Dal punto di vista dell’amministrazione dell’Arcidiocesi di Parigi e della Chiesa di Francia gli storici tracceranno un bilancio in chiaroscuro dell’azione del cardinale Jean-Marie Lustiger (1926-2007).
La sua lunga carriera coincide con la crisi più grave che la Chiesa cattolica abbia conosciuto in Francia: oggi solo un francese su dieci dichiara di andare a Messa almeno una volta al mese (un quarto rispetto all’Italia, metà rispetto alla media europea). Le ragioni di questa crisi sono complesse e certo i vescovi francesi non ne sono gli unici responsabili. Tuttavia, la loro azione non è sempre stata particolarmente efficace, e una lunga tolleranza verso progressismi teologici e politici di ogni genere ha creato confusione e divisioni.
Il cardinale Lustiger non sarà però ricordato principalmente per i suoi tentativi di fare fronte alla crisi della Chiesa francese. La sua eredità appartiene alla Chiesa universale, e lo ha ben compreso Papa Benedetto XVI che ne ha valorizzato gli ultimi anni di vita chiamandolo a operare nell’ambito della Commissione della Santa Sede per le relazioni religiose con l’Ebraismo. Gli interventi sul tema del cardinale francese, nato ebreo e convertito al cattolicesimo a quattordici anni nel 1940, non hanno mai suscitato consensi unanimi né tra gli ebrei né tra i cristiani, ma hanno profondamente influenzato il magistero di Giovanni Paolo II e Benedetto XVI.
Le critiche del cardinale Lustiger alla cosiddetta «teologia della sostituzione», secondo cui la «Nuova Alleanza» fra Dio e la Chiesa in Gesù Cristo ha «sostituito» totalmente «l’Antica Alleanza» fra il Signore e Israele, in qualche modo revocandola, sono diventate magistero pontificio con Papa Wojtyla e Papa Ratzinger, i quali hanno ripetutamente insegnato che le promesse divine al popolo ebraico sono «irrevocabili».
Seguendo uno schema che risale proprio a Lustiger - e che tiene conto della filosofia di Heidegger - al modello della sostituzione se ne è sostituito nell’insegnamento cattolico un altro, secondo cui il tempo dell’orologio, quello in cui tutti viviamo, non è l’unico tempo. Ci sono altre forme di tempo, e da questo punto di vista ebrei e cristiani si muovono in tempi diversi, così che nel tempo particolare in cui vivono gli ebrei le promesse dell’Antico Testamento sono ancora valide, fermo restando per i cristiani il principio secondo cui per tutti tali promesse dovranno un giorno trovare compimento in Gesù Cristo. E poiché il tempo delle promesse di Dio, che ancora continua, per il popolo ebraico è iniziato prima, si trova proprio nel pensiero di Lustiger la radice dell’espressione «fratelli maggiori» che Giovanni Paolo II ha usato per designare gli ebrei.

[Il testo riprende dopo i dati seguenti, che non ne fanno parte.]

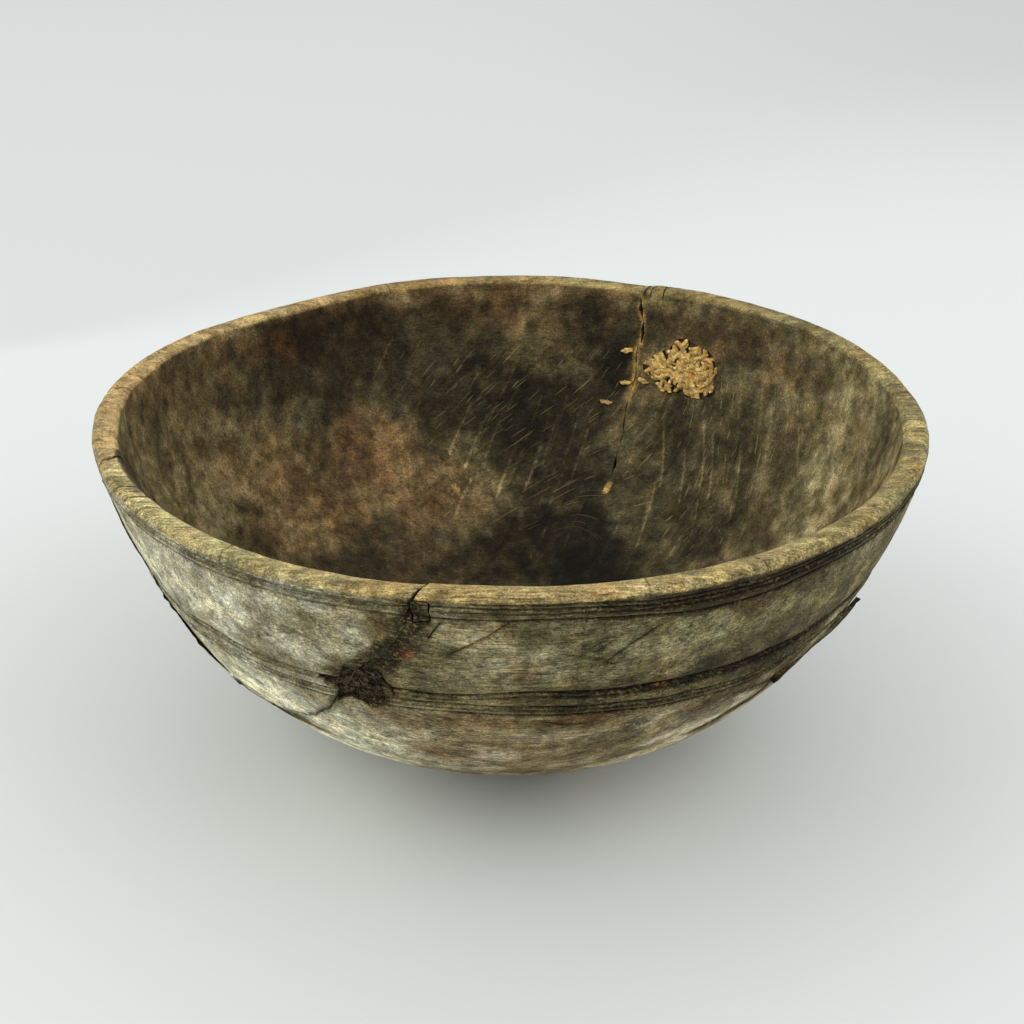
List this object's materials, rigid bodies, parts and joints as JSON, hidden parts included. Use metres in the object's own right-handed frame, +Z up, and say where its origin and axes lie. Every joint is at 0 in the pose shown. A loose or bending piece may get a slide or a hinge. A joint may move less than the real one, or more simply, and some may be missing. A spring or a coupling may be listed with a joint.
{
  "type": "carved wooden bowl",
  "caption": "Deep round bowl carved from one log, with a rounded rim and two bands of carved lines, broken at the rim and mended.",
  "frame": {"origin": "middle of the worn base, on the surface that the bowl stands on", "axes": "+Z up along the bowl's axis to the rim, -Y towards the front, with the broken-out piece at the front left"},
  "size_m": [0.38, 0.38, 0.16],
  "materials": {
    "bowl_wood": "weathered, oiled inside, dry outside",
    "fragment_wood": "weathered, pale and dry",
    "gum": "dull, dried gum",
    "chip_wood": "worn, dry",
    "dark_fill": "crumbly, dull",
    "pale_filling": "lumpy, dry",
    "splinter_wood": "rough, split",
    "red_splinter_wood": "rough, split"
  },
  "bodies": {
    "root": {"bowl_body": "bowl_wood", "wall_fragment": "fragment_wood", "fragment_gum_seam": "gum", "rim_chip": "chip_wood", "dark_fill": "dark_fill", "pale_patch": "pale_filling", "left_splinter": "splinter_wood", "right_splinter_upper": "splinter_wood", "right_splinter_lower": "red_splinter_wood"}
  },
  "joints": []
}
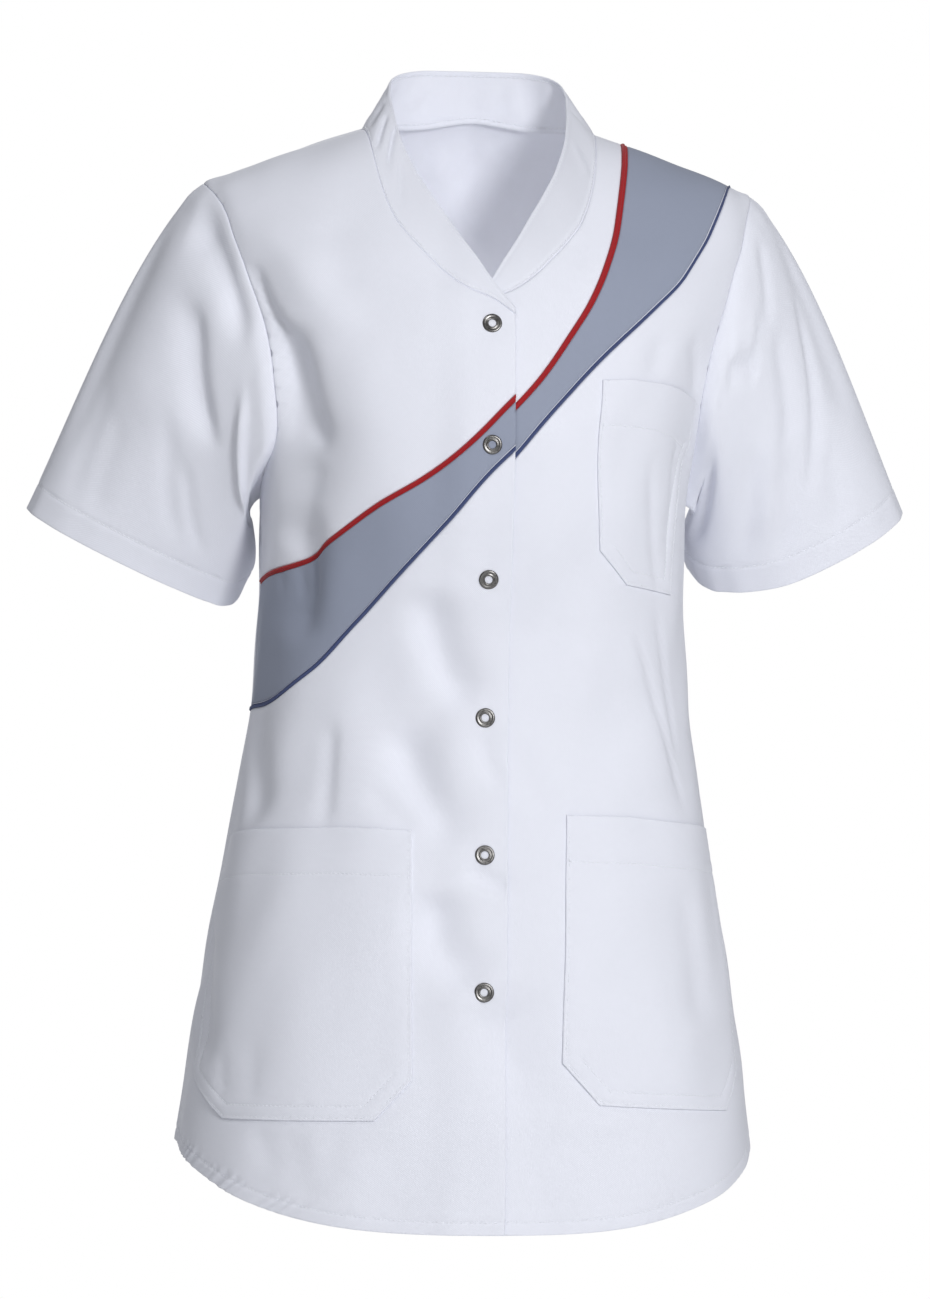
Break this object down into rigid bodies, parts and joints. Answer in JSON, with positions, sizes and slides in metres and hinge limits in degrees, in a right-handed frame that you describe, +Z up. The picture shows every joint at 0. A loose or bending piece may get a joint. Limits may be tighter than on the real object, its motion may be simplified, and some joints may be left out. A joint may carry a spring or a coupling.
{
  "type": "work tunic",
  "caption": "Short-sleeved work tunic, filled out as worn: V neck with a stand collar, ring-snap front, slanting contrast band edged with piping, chest and hip patch pockets.",
  "frame": {"origin": "middle of the neck base, level with the neck ends of the shoulder seams, where the wearer's neck and shoulders hold the tunic up (mount wearer)", "axes": "+Z up the wearer, +X to the wearer's left, the front faces -Y"},
  "size_m": [0.5776, 0.2921, 0.745],
  "materials": {
    "white_cloth": "matte woven cloth, white with a cool cast",
    "slate_cloth": "matte woven cloth, slate grey",
    "red_piping": "matte woven tape over cord, red",
    "blue_piping": "matte woven tape over cord, dark blue",
    "snap_metal": "dark nickel"
  },
  "bodies": {
    "root": {"back": "white_cloth", "collar": "white_cloth", "front_right_upper": "white_cloth", "front_right_band": "slate_cloth", "front_right_lower": "white_cloth", "front_left_upper": "white_cloth", "front_left_band": "slate_cloth", "front_left_lower": "white_cloth", "piping_red_right": "red_piping", "piping_red_left": "red_piping", "piping_blue_right": "blue_piping", "piping_blue_left": "blue_piping", "pocket_chest": "white_cloth", "pocket_left": "white_cloth", "pocket_right": "white_cloth", "sleeve_left": "white_cloth", "sleeve_right": "white_cloth", "snap_1": "snap_metal", "snap_2": "snap_metal", "snap_3": "snap_metal", "snap_4": "snap_metal", "snap_5": "snap_metal", "snap_6": "snap_metal"}
  },
  "joints": []
}
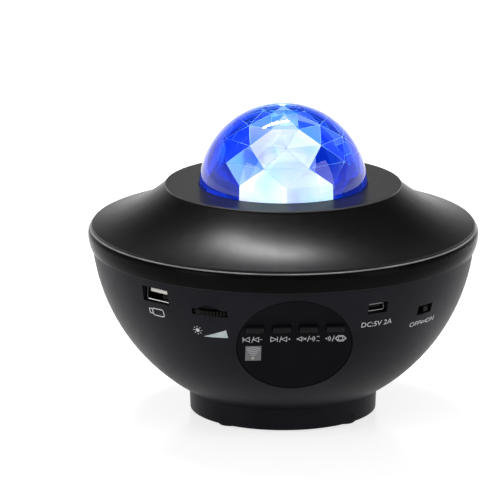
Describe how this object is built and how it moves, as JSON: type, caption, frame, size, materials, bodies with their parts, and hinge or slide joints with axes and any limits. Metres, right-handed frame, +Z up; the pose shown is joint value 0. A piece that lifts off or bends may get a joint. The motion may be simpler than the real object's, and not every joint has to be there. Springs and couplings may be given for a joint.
{
  "type": "star night light projector",
  "caption": "Round table-top star projector: a bowl on a foot under a flared cover with a faceted crystal dome, keys, dimmer, switch and sockets.",
  "frame": {"origin": "on the floor under the middle of the round foot", "axes": "+Z up along the axis of the foot, bowl and dome; the control panel faces -Y"},
  "size_m": [0.1678, 0.1678, 0.1343],
  "materials": {
    "housing_plastic": "satin black moulding with a very fine grain",
    "band_plastic": "smoother black moulding with a soft gloss",
    "panel_plastic": "satin black, a little darker than the housing",
    "button_plastic": "satin black caps",
    "window_plastic": "light grey, translucent, lets infra-red through",
    "dimmer_plastic": "black ribbed wheel",
    "knob_plastic": "black slider",
    "clear_crystal": "clear, facets inside",
    "clear_lens": "clear optical plastic",
    "grating": "thin diffraction film",
    "led_white": "emitters with clear domes",
    "reflector_plastic": "bright white",
    "pad_rubber": "black, dull",
    "inner_plastic": "white moulding that throws the lamp's light upwards",
    "gear_plastic": "natural acetal",
    "circuit_board": "green solder mask",
    "component_plastic": "moulded components, pale",
    "dark_component": "black insulator",
    "socket_metal": "plated steel",
    "screw_steel": "zinc plated",
    "speaker_metal": "pressed steel",
    "magnet_metal": "ferrite, dull grey",
    "cone_paper": "black paper and rolled cloth edge",
    "shaft_steel": "ground steel",
    "laser_brass": "turned",
    "sink_aluminium": "extruded"
  },
  "bodies": {
    "housing": {"lower_bowl": "housing_plastic", "top_cover": "housing_plastic", "foot_base": "housing_plastic", "rim_band": "band_plastic", "control_panel": "panel_plastic", "ir_window": "window_plastic", "crystal_dome": "clear_crystal", "condenser_lens": "clear_lens", "leds": "led_white", "light_reflector": "reflector_plastic", "rubber_feet": "pad_rubber", "dome_clamp_ring": "inner_plastic", "light_deck": "inner_plastic", "main_board": "circuit_board", "button_board": "circuit_board", "left_port_board": "circuit_board", "right_port_board": "circuit_board", "led_board": "circuit_board", "tact_switches": "component_plastic", "ir_receiver": "component_plastic", "switch_housing": "component_plastic", "dimmer_pot": "component_plastic", "usb_socket_tongue": "component_plastic", "power_inlet_tongue": "dark_component", "usb_socket_shell": "socket_metal", "power_inlet_shell": "socket_metal", "dome_screws": "screw_steel", "base_screws": "screw_steel", "tie_screws": "screw_steel", "speaker_screws": "screw_steel", "main_board_screws": "screw_steel", "button_board_screws": "screw_steel", "port_board_screws": "screw_steel", "deck_screws": "screw_steel", "led_board_screws": "screw_steel", "motor_screws": "screw_steel", "speaker_frame": "speaker_metal", "drive_motor": "speaker_metal", "speaker_magnet": "magnet_metal", "speaker_cone": "cone_paper", "laser_module": "laser_brass", "heat_sink": "sink_aluminium"},
    "button_volume_down": {"button_volume_down": "button_plastic"},
    "button_volume_up": {"button_volume_up": "button_plastic"},
    "button_mute": {"button_mute": "button_plastic"},
    "button_mode": {"button_mode": "button_plastic"},
    "dimmer": {"dimmer_wheel": "dimmer_plastic"},
    "switch_slider": {"switch_knob": "knob_plastic"},
    "lens_rotor": {"lens_carrier": "gear_plastic", "grating_film": "grating", "ripple_lens": "clear_lens"},
    "pinion": {"drive_pinion": "gear_plastic", "motor_shaft": "shaft_steel"}
  },
  "joints": [
    {"name": "button_volume_down_press", "type": "slide", "parent": "housing", "child": "button_volume_down", "axis": [0, 0.8973, 0.4415], "range_m": [0, 0.0005], "stiffness_N_per_m": 300},
    {"name": "button_volume_up_press", "type": "slide", "parent": "housing", "child": "button_volume_up", "axis": [0, 0.8973, 0.4415], "range_m": [0, 0.0005], "stiffness_N_per_m": 300},
    {"name": "button_mute_press", "type": "slide", "parent": "housing", "child": "button_mute", "axis": [0, 0.8973, 0.4415], "range_m": [0, 0.0005], "stiffness_N_per_m": 300},
    {"name": "button_mode_press", "type": "slide", "parent": "housing", "child": "button_mode", "axis": [0, 0.8973, 0.4415], "range_m": [0, 0.0005], "stiffness_N_per_m": 300},
    {"name": "dimmer_turn", "type": "hinge", "parent": "housing", "child": "dimmer", "pos_m": [-0.0315, -0.06289, 0.06197], "axis": [0, 0, 1], "range_deg": [-135, 135]},
    {"name": "switch_slide", "type": "slide", "parent": "housing", "child": "switch_slider", "axis": [-0.7009, -0.7133, 0], "range_m": [0, 0.002]},
    {"name": "lens_spin", "type": "hinge", "parent": "housing", "child": "lens_rotor", "pos_m": [0, 0, 0.0865], "axis": [0, 0, 1], "continuous": true},
    {"name": "pinion_spin", "type": "hinge", "parent": "housing", "child": "pinion", "pos_m": [0.036, 0, 0.0865], "axis": [0, 0, 1], "continuous": true}
  ],
  "couplings": [
    {"joint": "pinion_spin", "follows": "lens_spin", "ratio": -5}
  ]
}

Ma c’è di più. In una conferenza tenuta in Vaticano nel 2005, Lustiger rievocava la sua stessa conversione e dichiarava l’alleanza fra cristiani ed ebrei fondamentale per «l’equilibrio del mondo».
È perché non hanno messo in comune le loro ricchezze rispettive, in un’alleanza che non elimina le rispettive identità ma riconosce radici e obiettivi comuni, che cristiani ed ebrei non hanno sempre reagito adeguatamente alla sfida dell’illuminismo laicista - verso il quale Lustiger è stato sempre più severo negli ultimi anni -, dei totalitarismi del ventesimo secolo e del terrorismo del ventunesimo.
Quella della necessità assoluta di un’alleanza fra ebrei e cristiani, fondata non sul relativismo ma su solide basi teologiche e dottrinali, resta la più feconda lezione che Lustiger lascia al nostro secolo.